Item 2: After section 306

 

2.       Item 2 inserts a section 306AA into the Act. Clauses 1 and 2 make it unlawful for a political party, a State branch of a political party, a candidate, a member of a group, or a person acting on behalf of a candidate or a group to receive a gift made by a foreign person or if the gift is not accompanied by a statutory declaration by the person who makes the gift stating that the person is not a foreign person

3.       Subclauses (1)(d) and (2)(d) specify that the value of the gift must exceed $1,000 to be unlawful under this section.

4.       Clauses 3 and 4 specify that a person who is considered to be a candidate or having constituted a group shall remain considered as such for 30 days after the polling day of an election.

5.       Clause 5 specifies that a gift received unlawfully under this section is a debt owing to the Commonwealth and provides the Commonwealth with powers to recover this debt in a relevant court.

6.       Clause 6 specifies that a gift received under this section is not unlawful if it is returned within 30 days of its receipt.
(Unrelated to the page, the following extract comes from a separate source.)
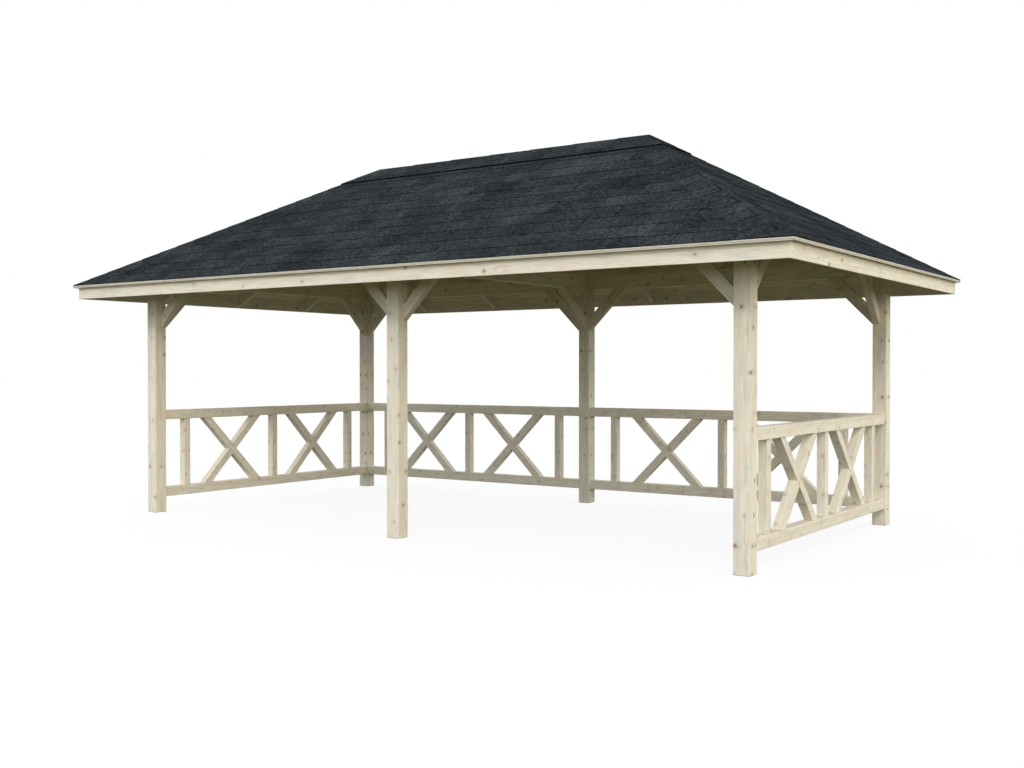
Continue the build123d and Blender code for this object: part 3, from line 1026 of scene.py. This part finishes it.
def fold_run(line, stop, shown, half, base, settings, rng, floor_slope=0.0, slots=False):
    """A run of folded shingles up a line, each lapping the one below. With slots, each is cut
    through beside its fold, on one wing and on the other by turns."""
    found = []
    for i in range(int(np.ceil(stop / shown))):
        v0 = i * shown
        v1 = min(v0 + shown, stop) + settings.lap
        tone = rng.uniform()
        wide = half + rng.uniform(-FOLD_SPREAD, FOLD_SPREAD)
        pieces = [(-wide, wide)]
        if slots and i % 2:
            pieces = [(-wide, -SLOT[1]), (-SLOT[0], wide)]
        elif slots:
            pieces = [(-wide, SLOT[0]), (SLOT[1], wide)]
        found += [folded_shingle(line, v0, v1, q0, q1, base, settings.thickness, tone, floor_slope)
                  for q0, q1 in pieces]
    return found


class GAZEBO_OT_hip_shingles(Operator):
    """Shingles folded over the four hips"""
    bl_idname = "gazebo.hip_shingles"
    bl_label = "Hip shingles"

    def execute(self, context):
        settings = context.scene.gazebo_roof
        rng = np.random.default_rng(22)
        base = -DECK_DROP * cos(PITCH) + FELT + FOLD_LIFT * settings.thickness
        stop = (EAVE_X + box("ridge_cap")[0][0]) * sqrt(2 + SLOPE ** 2) + UNDER_CAP
        for x, y in CORNERS:
            parts = fold_run(hip_line(x, y), stop, settings.cap_exposure, settings.cap_half, base,
                             settings, rng, cos(PITCH), slots=True)
            piece(f"hip_shingles_{y}_{x}", parts, ("shingles",), [])
        return {"FINISHED"}


class GAZEBO_OT_ridge_cap(Operator):
    """The raised hood over the ridge, with a course round its edge and folded shingles on top"""
    bl_idname = "gazebo.ridge_cap"
    bl_label = "Ridge cap"

    def execute(self, context):
        settings = context.scene.gazebo_roof
        rng = np.random.default_rng(23)
        low, high = box("ridge_cap")
        thick = settings.thickness
        lift = (high[2] - APEX_Z) * cos(PITCH) - thick - CAP_CLEAR
        start = (EAVE_Y + low[1]) / cos(PITCH)
        split = start + CAP_COURSE
        ridge = EAVE_Y / cos(PITCH)
        near, far = (RIDGE_HALF + more for more in CAP_END)
        parts = []
        for slope in SLOPES.values():
            # the hood's body: a block of dark felt under its tabs, whose edge face, left showing
            # below the course round the hood, is painted shadow under the hood's edge
            parts.append(sheet_on(slope, start + FELT_FOOT, ridge - CAP_SHORT, lift - CAP_GAP,
                                  lift - CAP_GAP + CAP_SUNK))
            parts += course_tabs(slope, start + COURSE_FOOT, CAP_COURSE, 0.25, lift, settings, rng,
                                 0.0)
            if slope.long:
                parts += [tab(slope, a0, a1, split, ridge - CAP_SHORT, lift, thick,
                              rng.uniform(size=2), 0.0, 0.0)
                          for a0, a1 in ((-far, -near), (near, far))]
            else:
                parts += course_tabs(slope, split, ridge - split - settings.lap - CAP_SHORT, 0.5,
                                     lift, settings, rng, 0.0)
        slopes = SLOPES["back"], SLOPES["front"]
        line = (APEX_Z * Z - RIDGE_HALF * X, X, [-s.up for s in slopes], [s.out for s in slopes])
        parts += fold_run(line, 2 * RIDGE_HALF - settings.lap, settings.tab_width, ridge - split,
                          lift, settings, rng)
        piece("ridge_cap_shingles", parts, ("shingles", "felt"), ["ridge_cap"])
        return {"FINISHED"}


class GAZEBO_OT_drip_edge(Operator):
    """The drip edge: a thin hemmed strip round the ends of the roof boards"""
    bl_idname = "gazebo.drip_edge"
    bl_label = "Drip edge"

    def execute(self, context):
        # A profile, out from the fascia's face and up, is set at each corner of the roof, and
        # quads join each of the four to the next.
        low, high = box("drip_edge")
        outer = high[0] - FASCIA_X
        inner = DECK_X - FASCIA_X
        bottom = low[2]
        top = EAVE_Z + (EAVE_X - high[0]) * SLOPE - DECK_DROP
        corners = (outer, bottom), (outer, top), (inner, top), (inner, bottom)
        out, up = np.concatenate([np.add(corner, points)
                                  for corner, points in zip(corners, STRIP_CORNERS)]).T
        rings = [np.column_stack([side_x * (FASCIA_X + out), side_y * (FASCIA_Y + out), up])
                 for side_x, side_y in ((1, -1), (1, 1), (-1, 1), (-1, -1))]
        a = np.arange(4 * len(out)).reshape(4, -1)
        b = np.roll(a, -1, 1)
        quads = np.stack([a, np.roll(a, -1, 0), np.roll(b, -1, 0), b], -1).reshape(-1, 4)
        strip = {"points": np.concatenate(rings), "faces": [quads]}
        piece("drip_edge_strip", [strip], ("metal",), ["drip_edge"])
        return {"FINISHED"}


# ---- stage --------------------------------------------------------------------

WHITE = (1.0, 1.0, 1.0, 1.0)
PALE = (0.9, 0.9, 0.9, 1.0)
FLOOR_REACH = 90.0
SENSOR = 36.0       # millimetres
FAR_CLIP = 300.0


def seen_directly(f):
    """1 for what the camera, a reflection or a clear pane shows, else 0."""
    path = f.node("LightPath")
    either = f.math("MAXIMUM", path.outputs["Is Camera Ray"], path.outputs["Is Glossy Ray"])
    return f.math("MAXIMUM", either, path.outputs["Is Transmission Ray"])


def plain_floor(settings):
    """A wide floor: white with a soft shadow where it is seen, olive in the light it throws."""
    f = Finish(bpy.data.materials.new("stage_floor"))
    glow = f.node("Emission", {"Color": WHITE, "Strength": 1.0})
    pale = f.node("BsdfDiffuse", {"Color": PALE})
    shown = f.node("MixShader", {0: settings.floor_shadow, 1: glow, 2: pale})
    thrown = f.node("BsdfDiffuse", {"Color": linear(settings.floor_bounce)})
    both = f.node("MixShader", {0: seen_directly(f), 1: thrown, 2: shown})
    f.node("OutputMaterial", {"Surface": both})
    mesh = bpy.data.meshes.new("floor")
    mesh.from_pydata([(x * FLOOR_REACH, y * FLOOR_REACH, 0.0)
                      for x, y in rectangle(-1, 1, -1, 1)], [], [(0, 1, 2, 3)])
    mesh.materials.append(f.owner)
    floor = bpy.data.objects.new("floor", mesh)
    bpy.context.scene.collection.objects.link(floor)


def even_sky(settings):
    """A world that is white where it is seen, and lights the object evenly from all round."""
    world = bpy.data.worlds.new("even_sky")
    bpy.context.scene.world = world
    f = Finish(world)
    sky = f.node("Background", {"Color": linear(settings.sky_tint), "Strength": settings.sky})
    white = f.node("Background", {"Color": WHITE, "Strength": 1.0})
    both = f.node("MixShader", {0: seen_directly(f), 1: sky, 2: white})
    f.node("OutputWorld", {"Surface": both})


def broad_lamp(settings, kind):
    """A far lamp that looks spread wide. Its place is two angles: from the front, and up."""
    lamp = bpy.data.lights.new(kind + "_lamp", "SUN")
    lamp.energy = getattr(settings, kind + "_lamp")
    lamp.color = linear(getattr(settings, kind + "_tint"))[:3]
    lamp.angle = getattr(settings, kind + "_spread")
    across, up = getattr(settings, kind + "_place")
    placed = bpy.data.objects.new(kind + "_lamp", lamp)
    placed.rotation_euler = (radians(90) - up, 0.0, across)
    bpy.context.scene.collection.objects.link(placed)


def camera(settings):
    lens = bpy.data.cameras.new("camera")
    lens.lens = settings.lens
    lens.sensor_width = SENSOR
    lens.clip_end = FAR_CLIP
    eye = bpy.data.objects.new("camera", lens)
    eye.location = settings.eye
    eye.rotation_euler = settings.turn
    bpy.context.scene.collection.objects.link(eye)
    bpy.context.scene.camera = eye


class GAZEBO_OT_stage(Operator):
    """Floor, even sky light, three lamps and the camera"""
    bl_idname = "gazebo.stage"
    bl_label = "Stage"

    def execute(self, context):
        settings = context.scene.gazebo_stage
        plain_floor(settings)
        even_sky(settings)
        for kind in ("front", "side", "fill"):
            broad_lamp(settings, kind)
        camera(settings)
        context.scene.view_settings.view_transform = "Standard"
        return {"FINISHED"}


PIECES = (
    GAZEBO_OT_posts,
    GAZEBO_OT_plates,
    GAZEBO_OT_braces,
    GAZEBO_OT_railings,
    GAZEBO_OT_rafters,
    GAZEBO_OT_roof_boards,
    GAZEBO_OT_fascias,
    GAZEBO_OT_drip_edge,
    GAZEBO_OT_shingles,
    GAZEBO_OT_hip_shingles,
    GAZEBO_OT_ridge_cap,
    GAZEBO_OT_stage,
)


class GAZEBO_PT_panel(Panel):
    """Lists the pieces and their settings"""
    bl_idname = "GAZEBO_PT_panel"
    bl_label = "Garden Gazebo"
    bl_space_type = "VIEW_3D"
    bl_region_type = "UI"
    bl_category = "Gazebo"

    def draw(self, context):
        for name, group in SETTINGS.items():
            area = self.layout.box()
            for prop in group.__annotations__:
                area.prop(getattr(context.scene, name), prop)
        for operator in PIECES:
            self.layout.operator(operator.bl_idname)


def register():
    for name, group in SETTINGS.items():
        bpy.utils.register_class(group)
        setattr(bpy.types.Scene, name, PointerProperty(type=group))
    for cls in (*PIECES, GAZEBO_PT_panel):
        bpy.utils.register_class(cls)


def unregister():
    for cls in (GAZEBO_PT_panel, *reversed(PIECES)):
        bpy.utils.unregister_class(cls)
    for name, group in SETTINGS.items():
        delattr(bpy.types.Scene, name)
        bpy.utils.unregister_class(group)


def main():
    register()
    for operator in PIECES:
        group, name = operator.bl_idname.split(".")
        getattr(getattr(bpy.ops, group), name)()


if __name__ == "__main__":
    main()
7.       Clause 7 specifies that nothing in this section applies that would limit the constitutional doctrine of implied freedom of political communication.

 

Item 3: Subsection 315A(1)

 

8.       Item 3 amends subsection 315A(1) of the Act to allow the Electoral Commissioner to initiate action in a court to recover a debt owed under subclause 306AA(5).

 

Item 4: After paragraph 321A(1)(f)

 

9.       Item 4 amends section 321A(1) of the Act to provide for the dollar figure referenced in subclauses 306AA(1)(d) and 306AA(2)(d) to be indexed.

 

 



STATEMENT OF COMPATIBILITY WITH HUMAN RIGHTS

 

Prepared in accordance with Part 3 of the Human Rights (Parliamentary Scrutiny) Act 2011

 

Electoral Amendment (Banning Foreign Political Donations) Bill 2017

 

This bill is compatible with the human rights and freedoms recognised or declared in the international instruments listed in section 3 of the Human Rights (Parliamentary Scrutiny) Act 2011 .

 

Overview of the bill

 

This Bill seeks to ban donations to Australian political parties and candidates from foreign sources. The Bill proposes  to amend the Commonwealth Electoral Act 1918 to make it unlawful for a political party or candidate to receive a donation from a “foreign person”, as defined in the Foreign Acquisitions and Takeovers Act 1975 .

 

The donor must provide a Statutory Declaration that they are not a foreign person.   Even if a gift of over $1,000 is accompanied by a statutory declaration, an offence will still be committed if the gift giver is in fact a foreign person (and therefore lied on their statutory declaration).

 

The Bill provides exemptions for donations under $1,000 and includes provisions for a political party or candidate who receives a prohibited donation to repay it within 30 days.  

 

Human rights implications

 

This Bill does not engage any of the applicable rights or freedoms.  

 

Conclusion

 

This bill is compatible with human rights because it does not raise any human rights issues.